Iranian aerial defense system

The Sevom Khordad or 3rd Khordad (Israeli reporting name: SA-65) is an Iranian road-mobile medium range air defense missile system that was first unveiled on 11 May 2014. It is believed to be an upgraded version of the Ra'ad air defense system and somewhat superior to the other version of the Ra'ad, the Tabas (air defense system), although it is more similar to the Ra'ad than the Tabas is. Its operational capabilities were confirmed when it shot down an American Northrop Grumman RQ-4 Global Hawk near the Strait of Hormuz.
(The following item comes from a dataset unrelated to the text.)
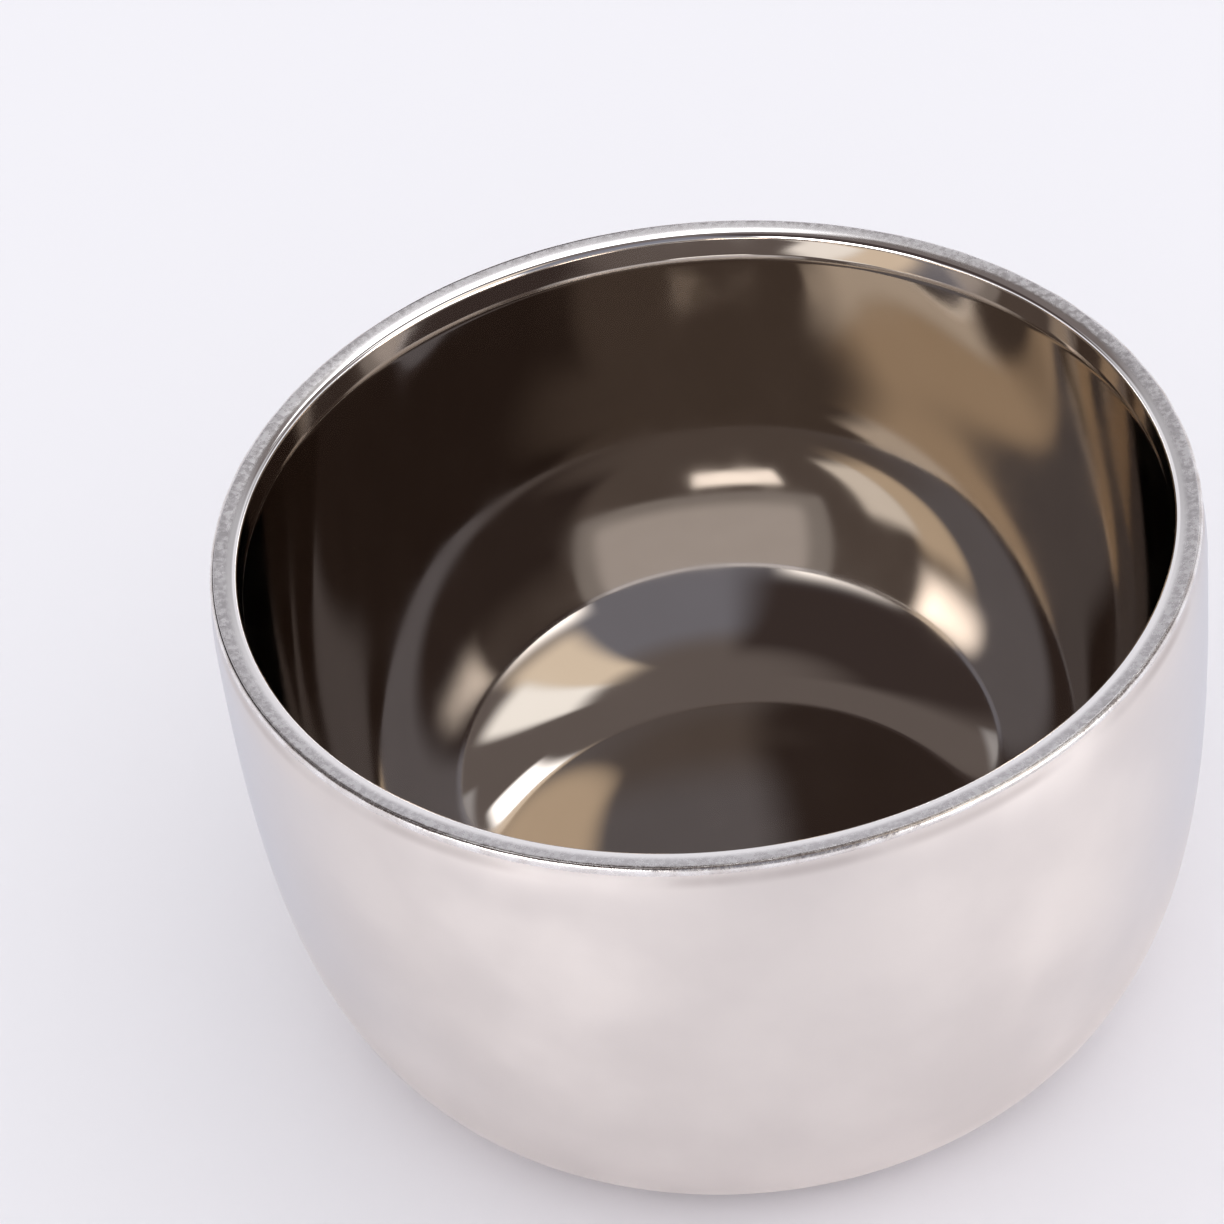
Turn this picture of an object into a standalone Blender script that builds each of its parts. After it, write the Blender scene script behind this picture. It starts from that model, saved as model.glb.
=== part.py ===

It is named after the Liberation of Khorramshahr which occurred on 3rd Khordad on the Persian Calendar.

==Characteristics==
It shows some resemblance to the Buk-M2. In terms of performance, it is "often compared to the Russian Buk family." Each Sevom Khordad TELAR can carry 3 Taer-2B missiles which have range of 50–105 km and can engage targets at altitudes of 25–30 km. The Sevom Khordad utilizes an X-band Active Phased array engagement radar, each 3rd Khordad TELAR can simultaneously detect 100 targets, engage 4 and guide 2 missiles on a target. Each battery of Sevom Khordad Battery consists of one TELAR and two TELs and hence has 9 ready-to-fire missiles, each battalion has four batteries and hence can engage 16 targets simultaneously. Each battalion also includes a Bashir 3-D S-band Phased array Surveillance radar which has a detection range of 350 km. The battalion also has a Command and Control (C2) Unit which provides communication with other air defense systems and hence establishes a network of air defenses. It can also provide additional Data link in case of Radar jamming. In addition to the Taer-2B, the Sevom Khordad can also be equipped with eight Dey 9 short-range missiles to engage fighters and drones.

==Operational history==

On 20 June 2019, Iran shot down a United States RQ-4A Global Hawk BAMS-D surveillance drone with a surface-to-air missile over the Strait of Hormuz, using what it said was 3rd Khordad Air defence system, though a US official instead said the attack had used a S-125 Neva/Pechora system. According to Iranian officials the drone was shot down 8.3 mi off the Iranian coast, though the United States denied this, saying the closest the drone got to Iran's border was 21 mi.

=== Twelve-Day War ===

On 17 June 2025, the Israeli army released a video of an attack on a Sevom Khordad air defense system.

=== 2026 Iran War ===

On 28 February 2026, the IDF says it completed a wave of strikes targeting strategic Iranian air defenses. Among them was the Sevom Khordad air defense system, with its infrastructure located in Kermanshah. Reporting name SA-65.